Contributer: Keith German

We know a Coach that began his first year coaching youth football this year. In fact, not only was the Head Coach new, but so were the Assistant Coach and most of the players. Typically, this is a recipe for losing games. In this instance, that’s exactly what has happened – a perfect 0-6 season. In fairness, we’ll make note that this team led late in two games, including against one of the undefeated teams late in the season, but in both instances watched the opponents come from behind late to win.

For most people, this would be devastating. However, this youth sports coach did something that few new coaches do – he set proper expectations early on. Rule #1 – have fun. Rule #2 – display proper sportsmanship (respect yourself, your opponents, the officials, and your parents). And, finally, Rule #3 – compete (give your best at all times).
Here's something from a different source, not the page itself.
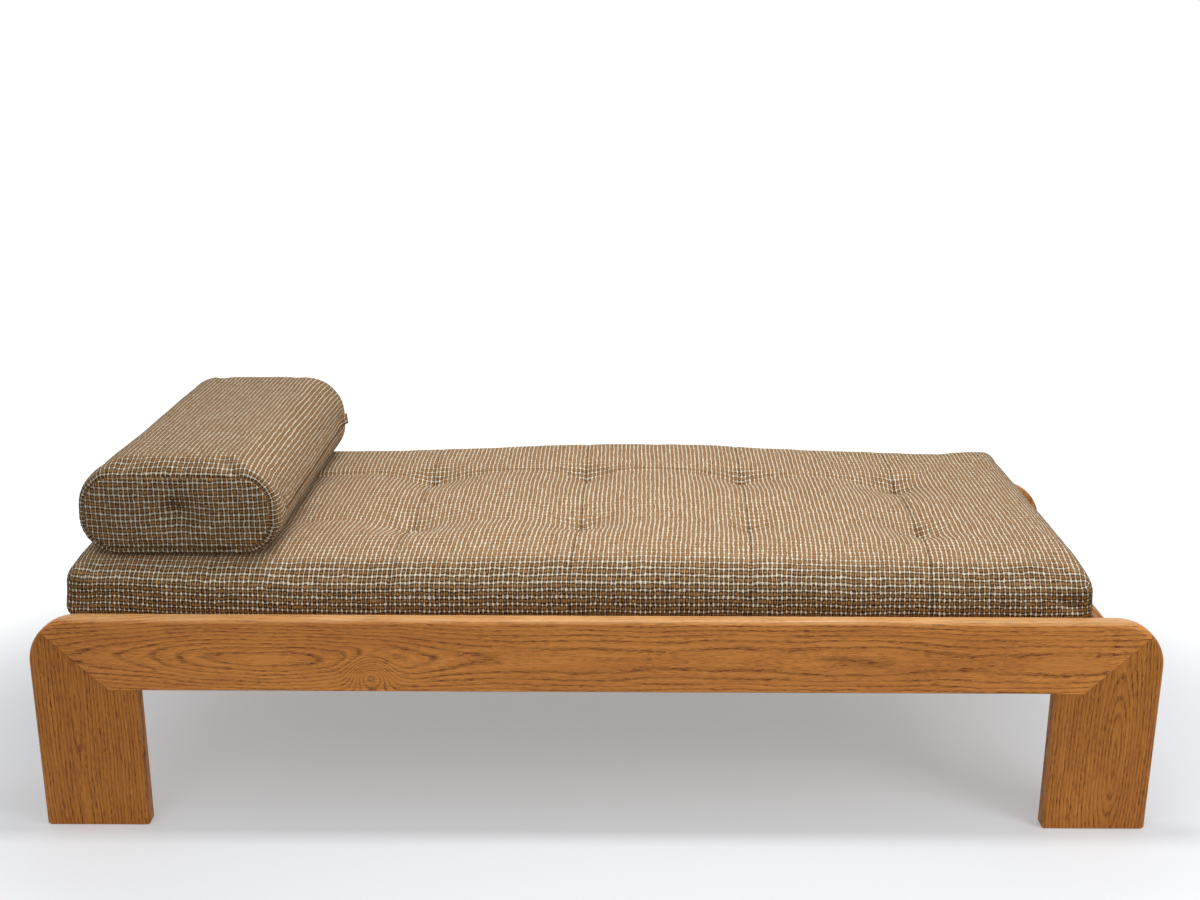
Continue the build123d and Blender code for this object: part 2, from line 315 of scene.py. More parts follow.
class DaybedStage(bpy.types.PropertyGroup):
    key_power: PowerProperty(
        name="Key light", description="Power of the soft light overhead", default=15.0,
    )
    fill_power: PowerProperty(
        name="Fill light", description="Power that the two soft lights at the front share out",
        default=16.0,
    )
    ambient: FloatProperty(
        name="Room light", description="Strength of the light from all round", min=0.0,
        default=0.5,
    )


SETTINGS = {
    "daybed_oak": DaybedOak,
    "daybed_tweed": DaybedTweed,
    "daybed_upholstery": DaybedUpholstery,
    "daybed_stage": DaybedStage,
}


# ---------------- material nodes


class Signal:
    """A shader node's output, which takes part in sums as a number does."""

    def __init__(self, nodes, socket):
        self.nodes, self.socket = nodes, socket

    def __add__(self, other):
        return self.nodes.math("ADD", self, other)

    def __sub__(self, other):
        return self.nodes.math("SUBTRACT", self, other)

    def __rsub__(self, other):
        return self.nodes.math("SUBTRACT", other, self)

    def __mul__(self, other):
        return self.nodes.math("MULTIPLY", self, other)

    def __truediv__(self, other):
        return self.nodes.math("DIVIDE", self, other)

    def __abs__(self):
        return self.nodes.math("ABSOLUTE", self)


class Nodes:
    """Adds nodes to a node tree, their inputs given as values or as other nodes' signals."""

    def __init__(self, tree):
        self.tree = tree

    def feed(self, value, socket):
        if isinstance(value, Signal):
            self.tree.links.new(value.socket, socket)
        else:
            socket.default_value = value

    def add(self, kind, inputs=None, **settings):
        node = self.tree.nodes.new(kind)
        for name, value in settings.items():
            setattr(node, name, value)
        for key, value in (inputs or {}).items():
            self.feed(value, node.inputs[key])
        return node

    def signal(self, kind, inputs=None, which=0, **settings):
        """One output of a new node."""
        return Signal(self, self.add(kind, inputs, **settings).outputs[which])

    def signals(self, kind, inputs=None, **settings):
        """All outputs of a new node, by name."""
        node = self.add(kind, inputs, **settings)
        return {socket.name: Signal(self, socket) for socket in node.outputs}

    def math(self, operation, first, second=0.0, clamp=False):
        values = {0: first, 1: second}
        return self.signal("ShaderNodeMath", values, operation=operation, use_clamp=clamp)

    def larger(self, first, second):
        return self.math("MAXIMUM", first, second)

    def distance(self, first, second):
        return self.math("SQRT", first * first + second * second)

    def bell(self, value):
        """One where the value is nothing, falling away to both sides."""
        return self.math("EXPONENT", value * value * -1.0)

    def step(self, value, low, high, to_low=0.0, to_high=1.0):
        values = {0: value, 1: low, 2: high, 3: to_low, 4: to_high}
        return self.signal("ShaderNodeMapRange", values, interpolation_type="SMOOTHSTEP")

    def line(self, distance, inner, outer):
        """One within the inner distance of a line, and nothing past the outer one."""
        return 1.0 - self.step(distance, inner, outer)

    def scaled(self, vector, scale):
        return self.signal("ShaderNodeVectorMath", {0: vector, 1: scale}, operation="MULTIPLY")

    def noise(self, vector, stretch, detail=2.0, rough=0.5):
        """Cloudy noise, with so many waves to the metre: one number, or one for each axis."""
        scale = 1.0 if isinstance(stretch, tuple) else stretch
        if isinstance(stretch, tuple):
            vector = self.scaled(vector, stretch)
        values = {"Vector": vector, "Scale": scale, "Detail": detail, "Roughness": rough}
        return self.signal("ShaderNodeTexNoise", values)

    def mix(self, factor, first, second):
        return self.signal("ShaderNodeMix", {0: factor, 6: first, 7: second}, 2, data_type="RGBA")

    def split(self, vector):
        outputs = self.add("ShaderNodeSeparateXYZ", {0: vector}).outputs
        return [Signal(self, socket) for socket in outputs]

    def finish(self, shader, **inputs):
        """Feeds a shader's inputs."""
        for label, value in inputs.items():
            self.feed(value, shader.inputs[label.replace("_", " ")])

    def object_place(self):
        return self.signal("ShaderNodeTexCoord", which="Object")

    def bump(self, height, strength, distance):
        values = {"Height": height, "Strength": strength, "Distance": distance}
        return self.signal("ShaderNodeBump", values)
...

This coach loved the kids. He lived for being around them. Make no mistake, he was tough at times and made them do station drills even if they just wanted to play football, but he knew that this discipline would allow them to develop as a team and a player. The “wins” would just have to take care of themselves, was his belief. He wanted them to win, to experience the joy of jumping up and down, high-fiving each other, going home with the family happy about the outcome – all those things.


However, this coach knew that mistakes would occur, even by himself, and these mistakes would have to be stepping stones to personal and team growth. He also knew that some parents would get on board, and some would struggle with not winning games. During the course of a season, times would get tough, and this coach wanted everyone to have something to fall back on; hence the team rules.

It’s uncertain whether this group of boys will return as a team next season. The fun thing about this age (9-10 in this instance) though is that they’ve made new friends and some may last a lifetime. In any event, this coach left these players with his favorite quote – “Sometimes you win. Sometimes you learn.” He always told them that no matter what happens on or off the field to always LEARN. In summary, below are some things the coach learned through this first season experience:

  • Get Buy-in: set expectations early and communicate these to the players and parents.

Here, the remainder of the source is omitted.